In a project last year, Hendry bought a rare pair of Nike Air Mag shoes, dipped them in black paint, ruining the coveted pair of shoes and sketched what she saw. The drawing sold for $130,000, all of which Hendry planned to use to help provide shoes to needy children in New York.

This project and others have garnered attention from the art community and beyond. Boxer Floyd Mayweather and rapper Swizz Beatz have enquired about Hendry’s work, and Hendry has produced and hand-delivered a piece for hip-hop artist Kanye West.

Using Instagram as a major platform to showcase and sell her work, Hendry has been featured in two solo exhibitions, where most of Hendry’s work sold before the exhibition opening.

Letting her more than 200,000 followers into her process, Hendry uses Instagram as an outlet to tease her upcoming projects, share her work when finished and connect with potential buyers. She also keeps a live YouTube stream of her studio for fans to watch her work.

Having only moved to New York last year, Hendry said she was very fortunate to grow up in Australia in an environment where gun violence is controlled.

“Through this very literal piece, I hope to inspire the possibility for change, by allowing people to make their own interpretation of its association to the current policy and gun laws that exist here in the United States,” Hendry said in the press release.

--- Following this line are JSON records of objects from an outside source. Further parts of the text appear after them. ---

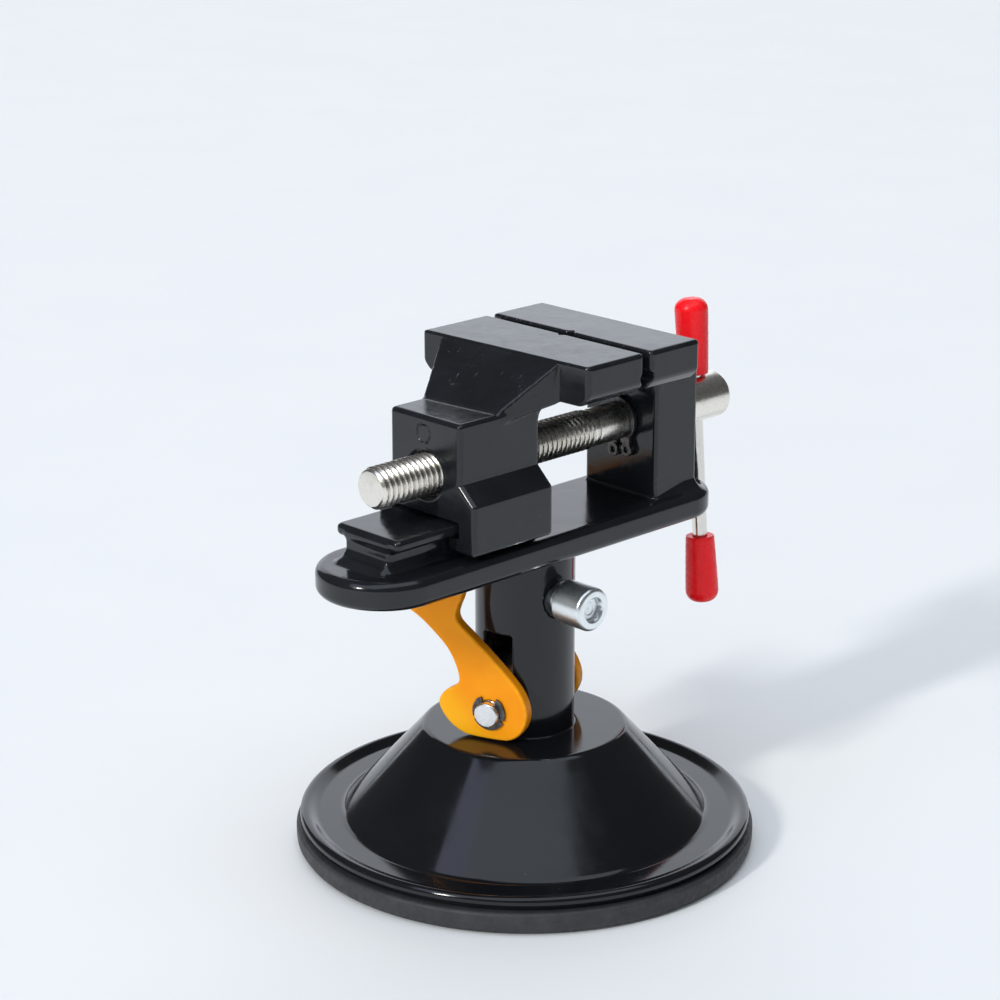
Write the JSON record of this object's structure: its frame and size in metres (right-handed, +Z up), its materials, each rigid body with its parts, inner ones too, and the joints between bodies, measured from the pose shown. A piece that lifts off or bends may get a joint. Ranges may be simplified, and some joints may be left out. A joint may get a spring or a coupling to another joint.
{
  "type": "suction base vise",
  "caption": "Small bench vise on a swivelling head over a lever-locked suction base, with a sliding jaw on a guide rail, a lead screw and a capped sliding handle bar.",
  "frame": {"origin": "centre of the rubber face that sits on the bench", "axes": "+Z up, square to the bench; +X along the lead screw towards its handle; +Y sideways along the jaws"},
  "size_m": [0.1027, 0.09, 0.1008],
  "materials": {
    "rubber": "matt moulded rubber",
    "black_housing": "gloss black",
    "insert_steel": "turned, dark plated",
    "zinc": "bright zinc plated",
    "stud_steel": "turned",
    "pin_steel": "bright zinc plated",
    "clip_black": "phosphated spring steel",
    "lever_orange": "satin orange",
    "body_black": "thick gloss black paint over a casting",
    "jaw_black": "thick gloss black paint over a casting",
    "nickel": "bright nickel plated",
    "nickel_bar": "bright nickel plated",
    "cap_red": "soft dipped vinyl"
  },
  "bodies": {
    "base": {"base_housing": "black_housing", "suction_cup": "rubber", "clamp_insert": "insert_steel"},
    "clamp": {"clamp_screw": "zinc"},
    "puller": {"pull_stud": "stud_steel", "pivot_pin": "pin_steel", "pivot_clips": "clip_black"},
    "lock_lever": {"lever": "lever_orange"},
    "head": {"vise_body": "body_black"},
    "jaw": {"movable_jaw": "jaw_black"},
    "screw": {"lead_screw": "nickel", "screw_circlip": "clip_black"},
    "handle": {"tommy_bar": "nickel_bar", "bar_cap_upper": "cap_red", "bar_cap_lower": "cap_red"}
  },
  "joints": [
    {"name": "head_swivel", "type": "hinge", "parent": "base", "child": "head", "pos_m": [0, 0, 0.06], "axis": [0, 0, 1], "continuous": true},
    {"name": "clamp_turn", "type": "hinge", "parent": "base", "child": "clamp", "pos_m": [0, -0.012, 0.0519], "axis": [0, -1, 0], "range_deg": [0, 720]},
    {"name": "cup_lift", "type": "slide", "parent": "base", "child": "puller", "axis": [0, 0, 1], "range_m": [0, 0.00545], "deforming": ["suction_cup"]},
    {"name": "lever_swing", "type": "hinge", "parent": "puller", "child": "lock_lever", "pos_m": [-0.00038, 0.00112, 0.0302], "axis": [-0.9478, -0.319, 0], "range_deg": [0, 78]},
    {"name": "jaw_slide", "type": "slide", "parent": "head", "child": "jaw", "axis": [-1, 0, 0], "range_m": [-0.00125, 0.02375]},
    {"name": "screw_turn", "type": "hinge", "parent": "head", "child": "screw", "pos_m": [0, 0, 0.0803], "axis": [1, 0, 0], "range_deg": [-360, 6840]},
    {"name": "handle_slide", "type": "slide", "parent": "screw", "child": "handle", "axis": [0, 0.0785, 0.9969], "range_m": [0, 0.0235]}
  ],
  "couplings": [
    {"joint": "lever_swing", "follows": "cup_lift", "rad_per_m": 250},
    {"joint": "screw_turn", "follows": "jaw_slide", "rad_per_m": 5026.5}
  ]
}
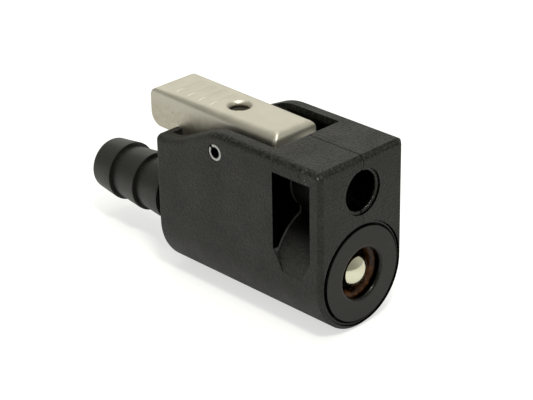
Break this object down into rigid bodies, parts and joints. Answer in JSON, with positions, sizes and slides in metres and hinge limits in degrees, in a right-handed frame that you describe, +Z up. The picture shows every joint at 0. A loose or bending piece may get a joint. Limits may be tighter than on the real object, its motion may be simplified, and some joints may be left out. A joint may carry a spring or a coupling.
{
  "type": "quick disconnect hose coupling",
  "caption": "Plastic fuel line quick disconnect coupling with a sprung latch lever, a guide socket, a valved port and a barbed hose stem.",
  "frame": {"origin": "centre of the fuel port in the coupling face", "axes": "+X out of the coupling face along the port, Y across the body, +Z up to the latch lever"},
  "size_m": [0.0703, 0.022, 0.0354],
  "materials": {
    "housing_plastic": "fine moulded grain, black",
    "valve_plastic": "smooth satin, black",
    "cap_plastic": "smooth satin, black",
    "seal_rubber": "brown fuel-proof rubber",
    "seat_rubber": "dark brown fuel-proof rubber",
    "poppet_brass": "pale polished brass",
    "spring_steel": "passivated wire, pale gold",
    "lever_metal": "satin plated casting, champagne",
    "pin_steel": "bare rolled steel"
  },
  "bodies": {
    "body": {"housing": "housing_plastic", "valve_body": "valve_plastic", "front_cap": "cap_plastic", "nipple_seal": "seal_rubber", "seat_washer": "seat_rubber", "pivot_pin": "pin_steel", "latch_spring": "spring_steel", "poppet_spring": "spring_steel"},
    "lever": {"lever": "lever_metal"},
    "poppet": {"poppet": "poppet_brass"}
  },
  "joints": [
    {"name": "lever_press", "type": "hinge", "parent": "body", "child": "lever", "pos_m": [-0.0267, 0, 0.0195], "axis": [0, -1, 0], "range_deg": [0, 12], "stiffness_Nm_per_rad": 0.032, "springref_deg": -48.7, "deforming": ["latch_spring"]},
    {"name": "poppet_slide", "type": "slide", "parent": "body", "child": "poppet", "axis": [-1, 0, 0], "range_m": [0, 0.0035], "stiffness_N_per_m": 400, "springref_m": -0.005, "deforming": ["poppet_spring"]}
  ]
}
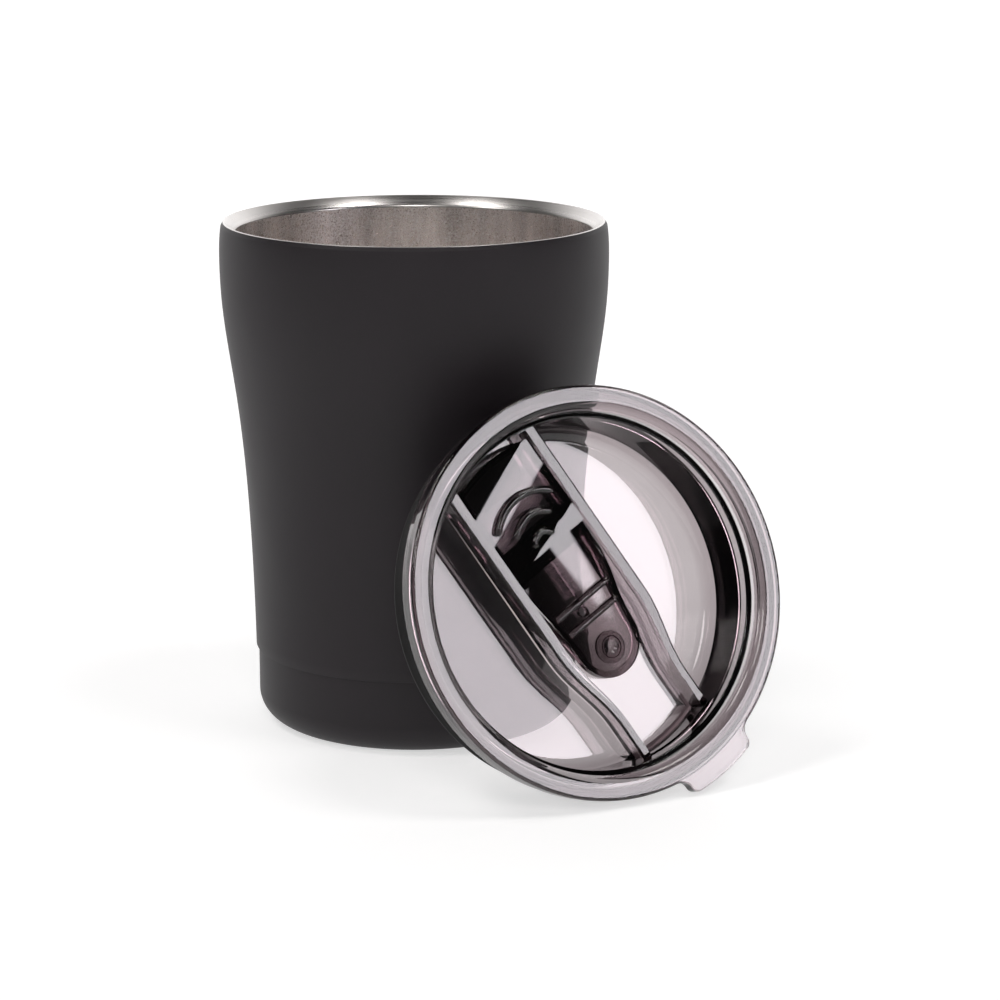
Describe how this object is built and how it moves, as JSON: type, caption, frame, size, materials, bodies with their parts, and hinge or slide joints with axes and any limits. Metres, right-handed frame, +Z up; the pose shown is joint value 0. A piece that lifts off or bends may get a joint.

The Made in the USA piece is the first of Hendry’s work to feature color. With this work, Hendry is encouraging her audience to have discussions of their own interpretation of the piece.

“Like the current problem that so clearly exists, this exhibition is large-scale, live and real,” Hendry said in the release. “If nothing else, I hope it creates a platform for people to continue the conversation that is necessary to put an end to what seems like a constant stream of tragedy.”